Records with modeling code:
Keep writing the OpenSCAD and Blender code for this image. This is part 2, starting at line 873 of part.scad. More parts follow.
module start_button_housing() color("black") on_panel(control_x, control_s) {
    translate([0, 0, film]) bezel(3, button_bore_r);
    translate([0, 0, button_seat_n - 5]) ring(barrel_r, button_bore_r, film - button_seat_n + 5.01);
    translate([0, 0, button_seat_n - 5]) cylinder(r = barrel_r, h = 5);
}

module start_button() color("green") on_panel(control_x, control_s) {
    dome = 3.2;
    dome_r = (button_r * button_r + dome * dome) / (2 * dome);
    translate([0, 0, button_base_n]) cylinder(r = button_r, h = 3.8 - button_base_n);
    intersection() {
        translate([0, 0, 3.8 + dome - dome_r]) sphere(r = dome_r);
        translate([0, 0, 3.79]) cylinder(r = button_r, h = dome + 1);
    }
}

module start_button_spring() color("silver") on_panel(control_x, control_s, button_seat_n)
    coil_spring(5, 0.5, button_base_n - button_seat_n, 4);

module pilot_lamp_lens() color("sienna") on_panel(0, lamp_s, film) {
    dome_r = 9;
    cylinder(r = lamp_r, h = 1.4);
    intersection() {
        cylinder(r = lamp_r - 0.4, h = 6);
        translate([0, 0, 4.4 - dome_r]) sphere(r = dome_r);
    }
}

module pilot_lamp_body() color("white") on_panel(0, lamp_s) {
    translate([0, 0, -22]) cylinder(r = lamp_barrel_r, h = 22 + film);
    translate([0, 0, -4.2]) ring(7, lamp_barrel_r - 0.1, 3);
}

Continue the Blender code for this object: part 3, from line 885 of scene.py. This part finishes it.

What is required
Search the entries for the word "Blender" and copy every line that has it.

Solution to this problem
Keep writing the OpenSCAD and Blender code for this image. This is part 2, starting at line 873 of part.scad. More parts follow.
Continue the Blender code for this object: part 3, from line 885 of scene.py. This part finishes it.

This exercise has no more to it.